Diferente das pessoas, os animais não tinham para onde correr. Infelizmente, muitos acabaram falecendo. O número dos óbitos não foi divulgado pelo estado, e, entre idas e vindas em meio a tanta água, Carol se deparava com cenas que a afligiam muito. “O que mais partiu o coração é que não eram todos que a gente conseguiu resgatar. Uns se assustavam, fugiam e desapareciam. Teve uma cachorrinha que começou a andar no fio de um muro e ela desapareceu na água”, lamenta.

Felizmente, nem todos os episódios foram assim. Carol, junto com outros voluntários, conseguiu resgatar os animais e deslocá-los para a triagem realizada por outras ONGs e voluntários nas margens da Usina do Gasômetro. “Vimos um pitbull muito magro, em cima de um telhado de uma casa. Ele estava preso e era um lugar onde o barco não conseguia chegar”, conta. Em meio a tanto desastre e desespero, por sorte, uma prancha de surf surgiu na área onde eles estavam tentando resgatar o cachorro. “Um rapaz desceu, ele tava com roupa de mergulho e pulou na água. Pegou a prancha e foi buscar o cachorro”, relembra. 
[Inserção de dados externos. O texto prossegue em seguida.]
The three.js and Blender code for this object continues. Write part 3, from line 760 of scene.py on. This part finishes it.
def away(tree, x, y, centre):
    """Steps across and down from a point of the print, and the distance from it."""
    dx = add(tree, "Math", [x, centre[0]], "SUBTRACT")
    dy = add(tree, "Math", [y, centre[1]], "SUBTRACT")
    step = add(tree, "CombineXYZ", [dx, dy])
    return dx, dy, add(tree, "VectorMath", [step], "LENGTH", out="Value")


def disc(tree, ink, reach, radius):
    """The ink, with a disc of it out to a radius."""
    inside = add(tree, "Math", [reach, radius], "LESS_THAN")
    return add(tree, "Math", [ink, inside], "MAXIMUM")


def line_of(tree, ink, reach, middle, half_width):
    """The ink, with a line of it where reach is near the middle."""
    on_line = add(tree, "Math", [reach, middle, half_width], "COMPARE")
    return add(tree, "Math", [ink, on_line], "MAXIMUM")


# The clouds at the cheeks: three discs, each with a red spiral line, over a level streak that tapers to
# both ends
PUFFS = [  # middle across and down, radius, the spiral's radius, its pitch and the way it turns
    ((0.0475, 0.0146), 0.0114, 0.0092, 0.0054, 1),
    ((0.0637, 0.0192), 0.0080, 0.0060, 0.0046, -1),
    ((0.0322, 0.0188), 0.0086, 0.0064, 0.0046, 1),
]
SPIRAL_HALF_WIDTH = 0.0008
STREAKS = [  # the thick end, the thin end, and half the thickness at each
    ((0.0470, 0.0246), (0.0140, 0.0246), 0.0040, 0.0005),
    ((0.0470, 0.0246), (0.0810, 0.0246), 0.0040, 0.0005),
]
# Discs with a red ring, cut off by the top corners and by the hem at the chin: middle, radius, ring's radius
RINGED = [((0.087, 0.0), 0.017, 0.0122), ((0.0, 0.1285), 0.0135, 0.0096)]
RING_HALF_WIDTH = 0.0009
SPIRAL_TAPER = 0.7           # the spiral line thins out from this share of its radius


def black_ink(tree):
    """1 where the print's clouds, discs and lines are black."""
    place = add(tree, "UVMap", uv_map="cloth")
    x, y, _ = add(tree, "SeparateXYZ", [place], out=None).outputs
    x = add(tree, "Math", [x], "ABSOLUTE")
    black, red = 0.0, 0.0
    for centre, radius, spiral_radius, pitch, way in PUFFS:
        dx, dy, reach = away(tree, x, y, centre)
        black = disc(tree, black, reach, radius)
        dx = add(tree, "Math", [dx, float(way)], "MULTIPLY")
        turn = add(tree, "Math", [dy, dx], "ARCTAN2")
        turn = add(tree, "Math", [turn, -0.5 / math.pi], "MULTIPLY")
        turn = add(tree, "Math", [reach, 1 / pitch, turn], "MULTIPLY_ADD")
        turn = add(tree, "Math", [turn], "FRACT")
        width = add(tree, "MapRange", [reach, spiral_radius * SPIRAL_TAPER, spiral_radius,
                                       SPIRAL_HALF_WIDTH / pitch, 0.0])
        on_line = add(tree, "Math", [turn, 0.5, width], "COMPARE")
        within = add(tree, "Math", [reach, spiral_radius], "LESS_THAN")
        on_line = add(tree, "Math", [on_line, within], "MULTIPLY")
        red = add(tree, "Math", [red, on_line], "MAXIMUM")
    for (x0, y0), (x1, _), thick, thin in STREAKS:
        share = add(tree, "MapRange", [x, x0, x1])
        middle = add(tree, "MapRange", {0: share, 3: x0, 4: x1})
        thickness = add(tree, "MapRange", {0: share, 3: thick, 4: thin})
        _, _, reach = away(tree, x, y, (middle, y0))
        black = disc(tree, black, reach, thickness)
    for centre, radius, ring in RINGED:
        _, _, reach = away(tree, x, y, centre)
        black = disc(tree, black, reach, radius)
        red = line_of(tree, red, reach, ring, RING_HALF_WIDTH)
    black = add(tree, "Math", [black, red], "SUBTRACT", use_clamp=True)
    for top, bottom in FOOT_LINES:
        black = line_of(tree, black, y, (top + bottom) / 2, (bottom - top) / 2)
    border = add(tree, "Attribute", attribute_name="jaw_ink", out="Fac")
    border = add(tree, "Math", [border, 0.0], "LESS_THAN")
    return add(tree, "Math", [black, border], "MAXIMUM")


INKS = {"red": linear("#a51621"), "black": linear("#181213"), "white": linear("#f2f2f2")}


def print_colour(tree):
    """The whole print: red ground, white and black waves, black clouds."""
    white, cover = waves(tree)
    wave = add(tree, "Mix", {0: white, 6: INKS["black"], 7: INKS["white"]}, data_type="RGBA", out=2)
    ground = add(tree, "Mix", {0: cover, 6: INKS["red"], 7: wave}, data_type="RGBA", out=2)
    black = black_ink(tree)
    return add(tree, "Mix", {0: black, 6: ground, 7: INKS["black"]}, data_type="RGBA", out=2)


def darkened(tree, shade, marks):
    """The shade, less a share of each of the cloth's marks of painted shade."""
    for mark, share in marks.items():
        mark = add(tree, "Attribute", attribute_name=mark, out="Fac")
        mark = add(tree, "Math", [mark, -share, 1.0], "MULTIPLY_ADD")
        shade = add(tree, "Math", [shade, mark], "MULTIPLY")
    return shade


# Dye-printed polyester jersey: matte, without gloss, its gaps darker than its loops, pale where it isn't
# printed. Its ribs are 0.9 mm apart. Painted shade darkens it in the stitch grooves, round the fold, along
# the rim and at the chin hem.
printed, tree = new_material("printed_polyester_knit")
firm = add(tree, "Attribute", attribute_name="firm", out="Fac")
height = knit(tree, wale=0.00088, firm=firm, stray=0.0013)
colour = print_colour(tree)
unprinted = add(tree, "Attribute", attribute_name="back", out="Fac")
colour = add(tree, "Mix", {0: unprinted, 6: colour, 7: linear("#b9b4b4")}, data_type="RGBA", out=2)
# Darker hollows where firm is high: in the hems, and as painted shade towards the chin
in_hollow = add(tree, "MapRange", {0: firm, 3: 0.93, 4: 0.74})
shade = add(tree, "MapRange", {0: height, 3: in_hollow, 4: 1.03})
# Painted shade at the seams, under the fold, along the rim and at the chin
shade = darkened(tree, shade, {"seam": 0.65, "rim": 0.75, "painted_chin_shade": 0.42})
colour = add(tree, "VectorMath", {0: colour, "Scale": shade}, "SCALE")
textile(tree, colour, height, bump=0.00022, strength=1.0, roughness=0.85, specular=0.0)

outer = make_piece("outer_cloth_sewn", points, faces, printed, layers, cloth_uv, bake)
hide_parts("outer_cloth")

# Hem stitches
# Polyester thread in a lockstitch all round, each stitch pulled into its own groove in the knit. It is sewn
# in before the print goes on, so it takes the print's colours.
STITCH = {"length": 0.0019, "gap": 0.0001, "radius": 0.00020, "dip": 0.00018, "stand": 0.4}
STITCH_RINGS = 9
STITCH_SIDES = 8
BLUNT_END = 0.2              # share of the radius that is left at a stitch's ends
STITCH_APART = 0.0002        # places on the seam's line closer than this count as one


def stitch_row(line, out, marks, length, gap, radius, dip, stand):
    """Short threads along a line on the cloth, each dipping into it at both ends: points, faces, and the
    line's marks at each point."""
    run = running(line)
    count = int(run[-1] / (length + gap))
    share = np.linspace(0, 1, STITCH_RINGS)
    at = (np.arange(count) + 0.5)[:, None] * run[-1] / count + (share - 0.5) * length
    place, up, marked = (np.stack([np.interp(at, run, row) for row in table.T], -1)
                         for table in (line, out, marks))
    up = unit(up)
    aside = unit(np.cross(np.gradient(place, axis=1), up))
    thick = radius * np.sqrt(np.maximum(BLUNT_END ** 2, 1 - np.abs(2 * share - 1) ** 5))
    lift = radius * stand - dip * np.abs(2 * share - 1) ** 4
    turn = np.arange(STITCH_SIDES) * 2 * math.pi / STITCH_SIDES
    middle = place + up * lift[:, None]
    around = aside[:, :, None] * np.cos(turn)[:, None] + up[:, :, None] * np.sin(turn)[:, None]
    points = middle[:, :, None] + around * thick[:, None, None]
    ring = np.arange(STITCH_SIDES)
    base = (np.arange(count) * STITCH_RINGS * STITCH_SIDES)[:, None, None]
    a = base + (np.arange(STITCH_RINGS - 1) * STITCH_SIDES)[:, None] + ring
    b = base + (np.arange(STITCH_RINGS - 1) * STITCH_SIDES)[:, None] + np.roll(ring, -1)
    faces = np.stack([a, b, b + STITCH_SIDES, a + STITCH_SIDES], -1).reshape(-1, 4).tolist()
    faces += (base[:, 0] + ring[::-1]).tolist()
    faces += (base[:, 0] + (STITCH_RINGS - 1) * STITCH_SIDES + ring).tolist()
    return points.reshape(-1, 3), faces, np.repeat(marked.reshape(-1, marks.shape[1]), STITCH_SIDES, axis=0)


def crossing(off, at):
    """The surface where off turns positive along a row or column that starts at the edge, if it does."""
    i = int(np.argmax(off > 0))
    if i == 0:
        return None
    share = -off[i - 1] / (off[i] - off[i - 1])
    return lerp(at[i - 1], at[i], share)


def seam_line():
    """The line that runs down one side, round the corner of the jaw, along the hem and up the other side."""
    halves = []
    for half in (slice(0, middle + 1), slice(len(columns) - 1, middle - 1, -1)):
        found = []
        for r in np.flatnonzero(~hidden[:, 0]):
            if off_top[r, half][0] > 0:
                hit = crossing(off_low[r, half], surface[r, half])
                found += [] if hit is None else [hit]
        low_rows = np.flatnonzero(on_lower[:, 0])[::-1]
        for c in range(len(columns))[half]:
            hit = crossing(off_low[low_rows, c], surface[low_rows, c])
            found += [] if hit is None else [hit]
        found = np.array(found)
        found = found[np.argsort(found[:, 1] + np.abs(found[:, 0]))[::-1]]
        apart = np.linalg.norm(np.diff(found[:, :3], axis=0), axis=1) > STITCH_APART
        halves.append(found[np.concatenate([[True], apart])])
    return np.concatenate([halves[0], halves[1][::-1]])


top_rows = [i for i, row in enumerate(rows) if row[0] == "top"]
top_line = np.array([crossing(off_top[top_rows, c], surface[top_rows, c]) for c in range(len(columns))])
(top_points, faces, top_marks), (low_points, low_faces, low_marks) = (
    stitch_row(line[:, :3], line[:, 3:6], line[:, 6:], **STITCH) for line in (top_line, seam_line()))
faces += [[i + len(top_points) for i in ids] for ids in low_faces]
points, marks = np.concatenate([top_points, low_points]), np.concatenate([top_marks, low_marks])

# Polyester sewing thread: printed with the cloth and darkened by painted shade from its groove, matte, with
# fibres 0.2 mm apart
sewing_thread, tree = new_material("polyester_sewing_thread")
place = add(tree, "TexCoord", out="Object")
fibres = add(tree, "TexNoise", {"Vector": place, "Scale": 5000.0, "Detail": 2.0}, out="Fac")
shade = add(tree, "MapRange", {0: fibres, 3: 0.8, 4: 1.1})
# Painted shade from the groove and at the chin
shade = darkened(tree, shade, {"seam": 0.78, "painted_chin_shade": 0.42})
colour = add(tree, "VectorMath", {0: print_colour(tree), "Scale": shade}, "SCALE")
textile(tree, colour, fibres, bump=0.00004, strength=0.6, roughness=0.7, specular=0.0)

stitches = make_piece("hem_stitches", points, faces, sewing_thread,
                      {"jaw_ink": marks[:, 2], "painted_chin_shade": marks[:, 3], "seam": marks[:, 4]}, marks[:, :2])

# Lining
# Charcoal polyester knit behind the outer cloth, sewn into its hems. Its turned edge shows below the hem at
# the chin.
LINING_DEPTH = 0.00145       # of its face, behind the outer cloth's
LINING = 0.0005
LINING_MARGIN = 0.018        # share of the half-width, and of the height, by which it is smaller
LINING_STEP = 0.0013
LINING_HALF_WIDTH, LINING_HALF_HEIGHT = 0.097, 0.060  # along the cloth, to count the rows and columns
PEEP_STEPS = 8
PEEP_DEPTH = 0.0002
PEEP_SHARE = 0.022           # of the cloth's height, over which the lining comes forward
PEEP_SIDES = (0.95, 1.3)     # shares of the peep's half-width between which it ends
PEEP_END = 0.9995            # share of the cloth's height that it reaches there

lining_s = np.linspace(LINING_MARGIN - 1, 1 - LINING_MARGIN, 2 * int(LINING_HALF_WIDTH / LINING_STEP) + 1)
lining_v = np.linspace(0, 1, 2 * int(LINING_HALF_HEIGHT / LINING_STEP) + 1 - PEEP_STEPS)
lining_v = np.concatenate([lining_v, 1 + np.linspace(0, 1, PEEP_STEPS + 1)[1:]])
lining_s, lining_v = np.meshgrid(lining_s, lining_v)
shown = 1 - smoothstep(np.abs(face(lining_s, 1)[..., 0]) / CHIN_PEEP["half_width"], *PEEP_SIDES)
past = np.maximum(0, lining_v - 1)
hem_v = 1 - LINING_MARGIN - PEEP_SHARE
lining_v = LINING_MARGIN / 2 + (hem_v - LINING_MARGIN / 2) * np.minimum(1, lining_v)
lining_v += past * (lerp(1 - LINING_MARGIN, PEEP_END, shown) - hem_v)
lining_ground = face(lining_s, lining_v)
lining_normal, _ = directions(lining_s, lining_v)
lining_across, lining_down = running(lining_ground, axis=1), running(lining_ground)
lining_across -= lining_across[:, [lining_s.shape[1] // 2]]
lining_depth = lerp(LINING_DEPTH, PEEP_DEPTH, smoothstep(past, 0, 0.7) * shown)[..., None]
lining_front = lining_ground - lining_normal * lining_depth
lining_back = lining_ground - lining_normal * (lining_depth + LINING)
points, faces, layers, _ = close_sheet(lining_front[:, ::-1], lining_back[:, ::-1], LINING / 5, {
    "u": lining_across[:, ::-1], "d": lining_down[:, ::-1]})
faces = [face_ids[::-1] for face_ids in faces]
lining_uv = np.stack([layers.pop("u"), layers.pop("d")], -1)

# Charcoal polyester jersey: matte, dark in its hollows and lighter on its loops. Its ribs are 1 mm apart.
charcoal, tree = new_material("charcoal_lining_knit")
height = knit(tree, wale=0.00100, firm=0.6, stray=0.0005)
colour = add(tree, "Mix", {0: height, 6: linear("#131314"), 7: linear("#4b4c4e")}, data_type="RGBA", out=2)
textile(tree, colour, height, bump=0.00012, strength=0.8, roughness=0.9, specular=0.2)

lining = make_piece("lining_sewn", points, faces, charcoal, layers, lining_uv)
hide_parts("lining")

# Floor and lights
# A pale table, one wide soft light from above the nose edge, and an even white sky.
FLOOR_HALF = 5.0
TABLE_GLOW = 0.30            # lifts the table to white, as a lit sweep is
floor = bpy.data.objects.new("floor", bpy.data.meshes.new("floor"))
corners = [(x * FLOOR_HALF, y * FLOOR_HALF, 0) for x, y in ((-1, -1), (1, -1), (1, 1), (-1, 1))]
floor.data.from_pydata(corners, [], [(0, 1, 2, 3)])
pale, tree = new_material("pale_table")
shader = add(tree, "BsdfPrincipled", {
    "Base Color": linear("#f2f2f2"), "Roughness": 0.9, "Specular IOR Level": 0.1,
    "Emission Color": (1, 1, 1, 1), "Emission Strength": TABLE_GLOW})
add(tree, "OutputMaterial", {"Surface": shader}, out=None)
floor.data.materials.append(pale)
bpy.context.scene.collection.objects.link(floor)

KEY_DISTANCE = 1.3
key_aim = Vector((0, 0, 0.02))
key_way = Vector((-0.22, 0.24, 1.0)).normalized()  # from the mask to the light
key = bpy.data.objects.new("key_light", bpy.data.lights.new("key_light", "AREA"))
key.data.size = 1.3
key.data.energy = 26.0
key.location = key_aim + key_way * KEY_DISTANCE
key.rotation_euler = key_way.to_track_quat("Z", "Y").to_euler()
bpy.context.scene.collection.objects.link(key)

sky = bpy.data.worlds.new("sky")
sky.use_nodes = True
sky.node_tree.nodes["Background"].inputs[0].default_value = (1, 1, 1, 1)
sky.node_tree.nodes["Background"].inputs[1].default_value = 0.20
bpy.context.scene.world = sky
Os resgates não eram fáceis. As pessoas que se prontificaram a salvar outras vidas constantemente recebiam ameaças. O Rio Grande do Sul estava submerso, mas, infelizmente, ainda havia pessoas que aproveitaram esse momento de caos para saquear e roubar casas. Durante esses episódios, Carol lembra que, em alguns resgates, até mesmo uma policial precisou se disfarçar devido à falta de segurança. Ela, indignada, comenta: “A gente já ficava apreensiva. Além de correr o risco de levar uma mordida de um animal, ainda tinha o perigo de ser assaltado. Para piorar a situação!”

Mas a situação foi melhorando. Aos poucos, os animais foram sendo resgatados, encontrados e cuidados. O SOS Animais da Ilha resgatou cerca de 500 animais, mas três ainda aguardam um lar. Um deles é o caramelo Wilson, que foi resgatado por um navio do Peru. “Disseram que encontraram ele enforcado em um arame e que estava tremendo de frio, mas hoje está super bem”, comenta Carol.